Question

please help me with the finding out the variables and the equation(s) to be used, more than the answer.. thanks so much

Edwin averaged 50 kph traveling from his home to school. Returning by a different route
that covered the same distance, he averaged a speed of 55 kph. If his total traveling time was
32 hours, then how far is his home from school?

Answer 1

Ok, you're gonna have several equations here, so let's get them out on the table.
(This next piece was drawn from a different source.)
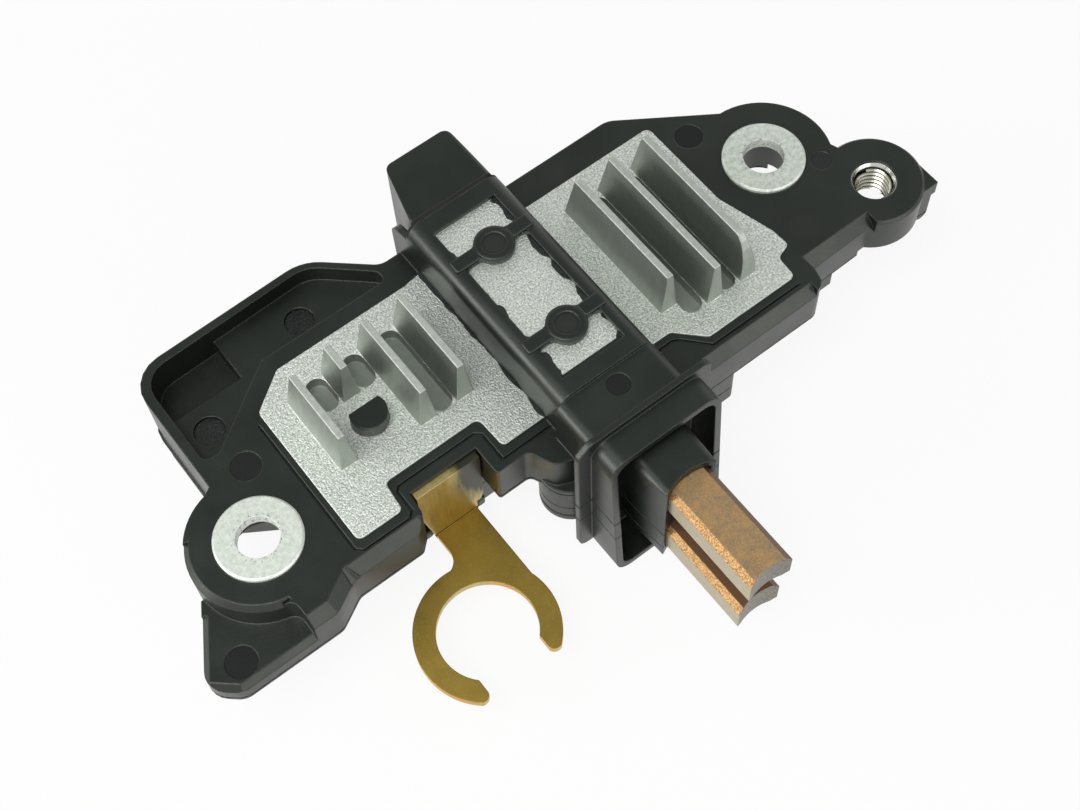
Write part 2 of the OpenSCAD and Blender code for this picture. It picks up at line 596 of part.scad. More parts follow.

The equations have one thing in common: the distance covered.
Let d reference distance, t reference time, and v reference velocity.
For the first route:\[d_{1} = v_{1}t_{1}\]And for the second route:\[d_{2} = v_{2}t_{2}\]
The problem says the total time was 32 hours. For now, we'll let the total time be T:\[t_{1}+t_{2} = T\]
The problem says both routes covered the same distance so we'll just call it d:\[d_{1} = d_{2} = d\]Rewrite the equations with d:\[d = v_{1}t_{1}\]\[d= v_{2}t_{2}\] Now you can substitute d in one of the equations with the other equation, or in other words, they both equal the same thing (d) so the equations must be equal:\[t_{1}v_{1} = t_{2}v_{2}\]
Using the relationship between t1 and t2, you can solve for one of them:\[t_{1} = T - t_{2}\]Now substitute t1 in the equation:\[(T-t_{2})v_{1} = t_{2}v_{2}\]Now you can solve for t2:\[t_{2} = \frac{v_{1}T}{v_{1}+v_{2}} = \frac{(50k/h)(32h)}{(50k/h)+(55k/h)} = \frac{320}{21}h \approx 15.24h\]Now that you know t2, you can solve for t1:\[t_{1} = T-t_{2} = 32h - \frac{320}{21}h = \frac{352}{21}h \approx 16.76h\]Now just plug in either of these time values into their respective equations to solve for d:\[d = t_{1}v_{1} = \left(\frac{352}{21}h\right) \left( 50k/h\right) \approx 838.095k\]\[d = t_{2}v_{2} = \left(\frac{320}{21}h\right) \left( 55k/h\right) = 838.095k\]

k is for kilometers I'm assuming

Answer 2

Wow, that was... comprehensive. Yes, k's for kilometers. Thank you so much! :)